**AIM OF THE EXERCISE**
Each entry that follows must be output without any deviation.

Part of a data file
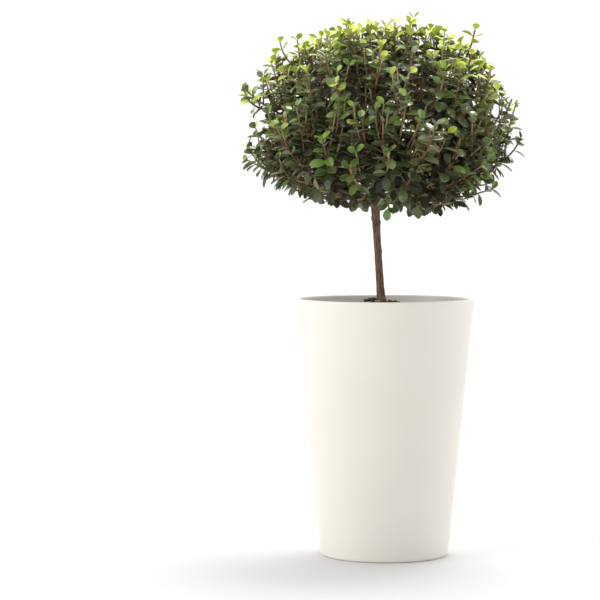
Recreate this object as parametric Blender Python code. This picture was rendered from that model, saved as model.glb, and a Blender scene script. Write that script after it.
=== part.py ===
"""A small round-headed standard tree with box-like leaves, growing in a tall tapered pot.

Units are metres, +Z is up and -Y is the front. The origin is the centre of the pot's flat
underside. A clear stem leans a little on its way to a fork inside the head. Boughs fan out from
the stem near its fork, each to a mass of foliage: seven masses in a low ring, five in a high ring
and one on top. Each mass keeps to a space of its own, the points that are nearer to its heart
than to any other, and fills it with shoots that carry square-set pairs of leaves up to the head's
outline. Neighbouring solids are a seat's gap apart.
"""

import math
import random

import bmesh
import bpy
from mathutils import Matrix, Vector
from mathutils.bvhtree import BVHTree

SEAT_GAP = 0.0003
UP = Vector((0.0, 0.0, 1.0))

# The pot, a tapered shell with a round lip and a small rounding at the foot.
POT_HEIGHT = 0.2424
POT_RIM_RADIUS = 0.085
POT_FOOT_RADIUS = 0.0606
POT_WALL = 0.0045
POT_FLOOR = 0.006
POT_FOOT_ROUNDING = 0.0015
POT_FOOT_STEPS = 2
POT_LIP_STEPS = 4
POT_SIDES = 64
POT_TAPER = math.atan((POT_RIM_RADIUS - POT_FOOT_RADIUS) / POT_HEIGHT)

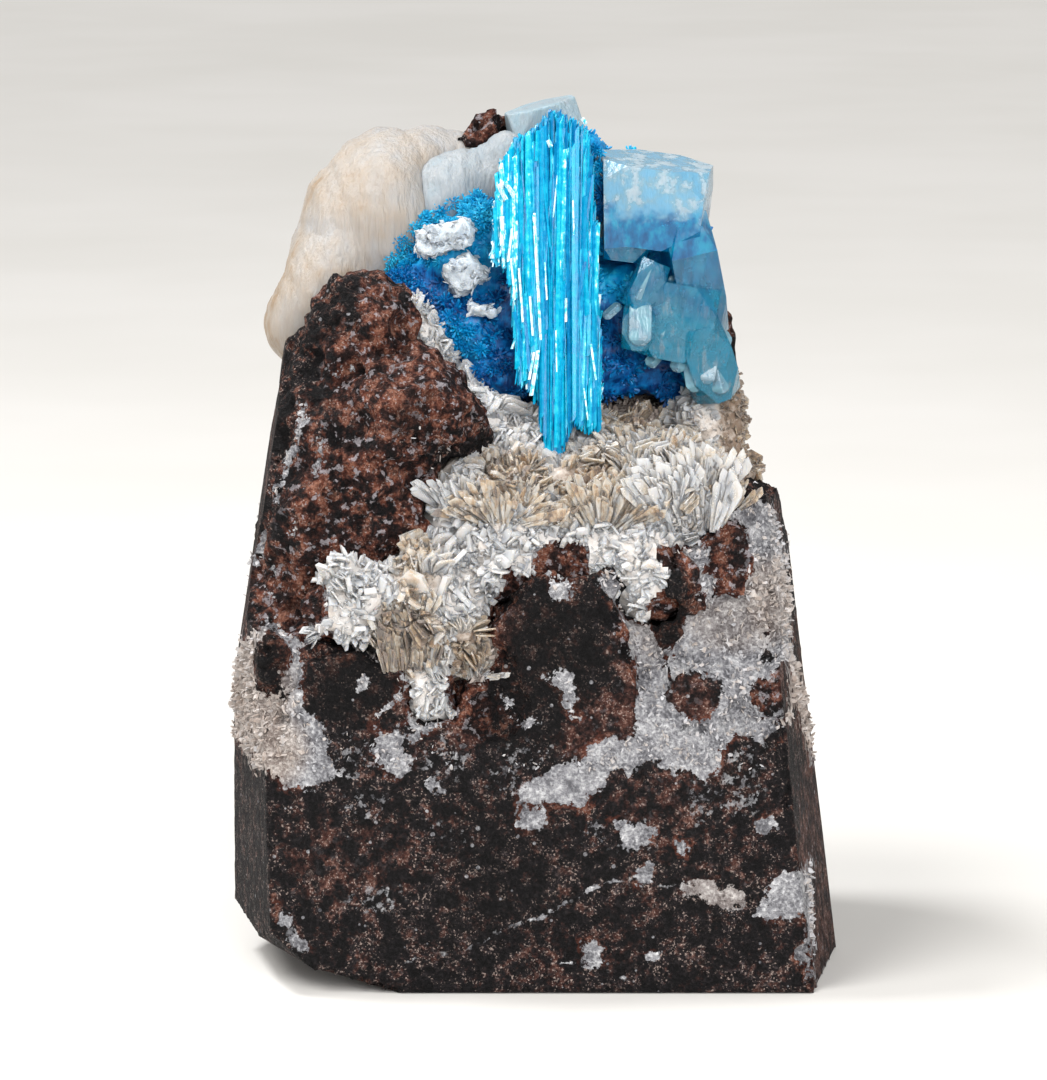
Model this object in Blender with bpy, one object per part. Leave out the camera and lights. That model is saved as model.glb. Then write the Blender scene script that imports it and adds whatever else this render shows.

**THE ANSWER**
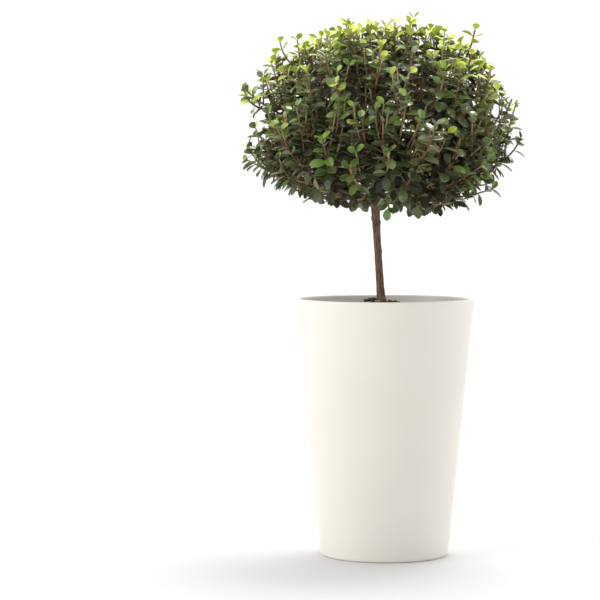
Recreate this object as parametric Blender Python code. This picture was rendered from that model, saved as model.glb, and a Blender scene script. Write that script after it.
=== part.py ===
"""A small round-headed standard tree with box-like leaves, growing in a tall tapered pot.

Units are metres, +Z is up and -Y is the front. The origin is the centre of the pot's flat
underside. A clear stem leans a little on its way to a fork inside the head. Boughs fan out from
the stem near its fork, each to a mass of foliage: seven masses in a low ring, five in a high ring
and one on top. Each mass keeps to a space of its own, the points that are nearer to its heart
than to any other, and fills it with shoots that carry square-set pairs of leaves up to the head's
outline. Neighbouring solids are a seat's gap apart.
"""

import math
import random

import bmesh
import bpy
from mathutils import Matrix, Vector
from mathutils.bvhtree import BVHTree

SEAT_GAP = 0.0003
UP = Vector((0.0, 0.0, 1.0))

# The pot, a tapered shell with a round lip and a small rounding at the foot.
POT_HEIGHT = 0.2424
POT_RIM_RADIUS = 0.085
POT_FOOT_RADIUS = 0.0606
POT_WALL = 0.0045
POT_FLOOR = 0.006
POT_FOOT_ROUNDING = 0.0015
POT_FOOT_STEPS = 2
POT_LIP_STEPS = 4
POT_SIDES = 64
POT_TAPER = math.atan((POT_RIM_RADIUS - POT_FOOT_RADIUS) / POT_HEIGHT)

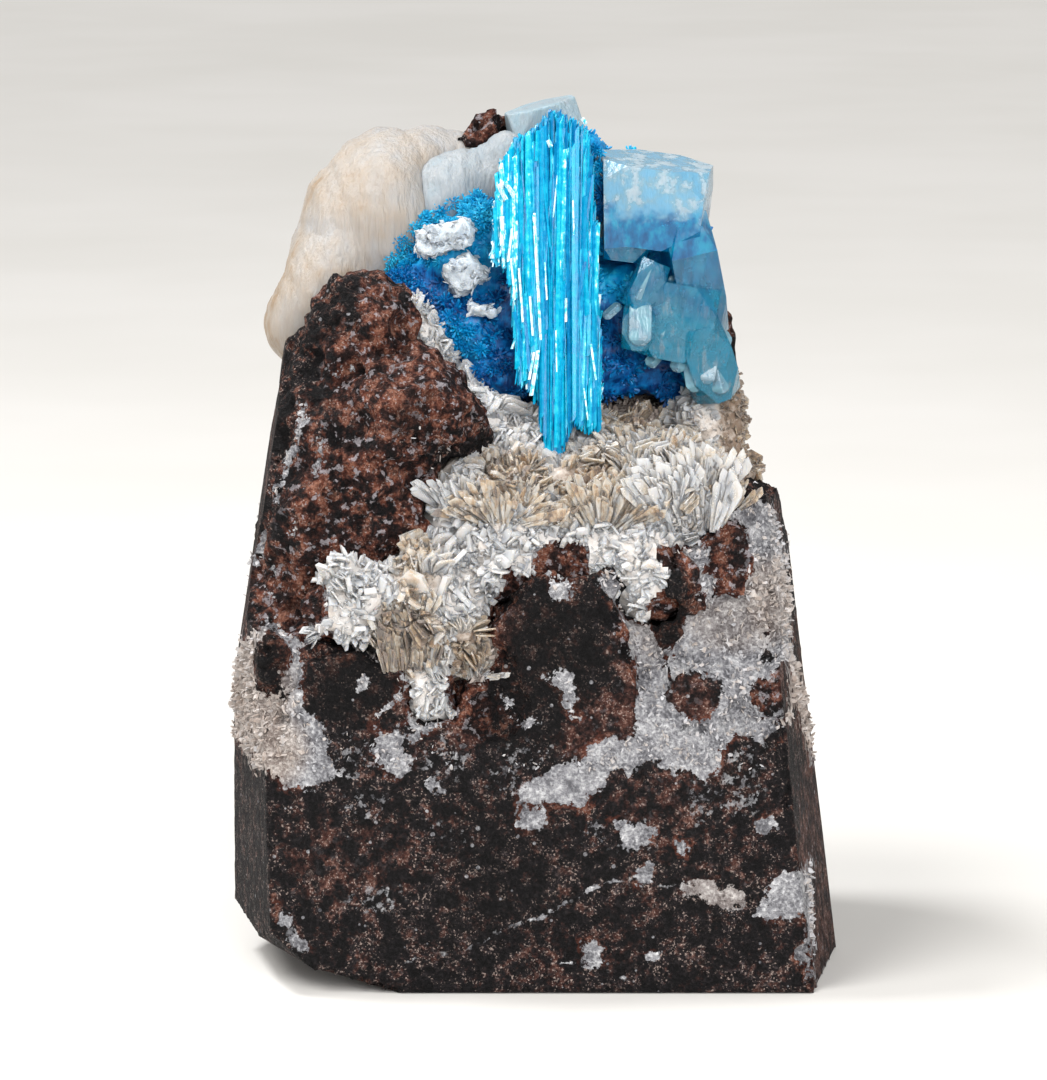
Model this object in Blender with bpy, one object per part. Leave out the camera and lights. That model is saved as model.glb. Then write the Blender scene script that imports it and adds whatever else this render shows.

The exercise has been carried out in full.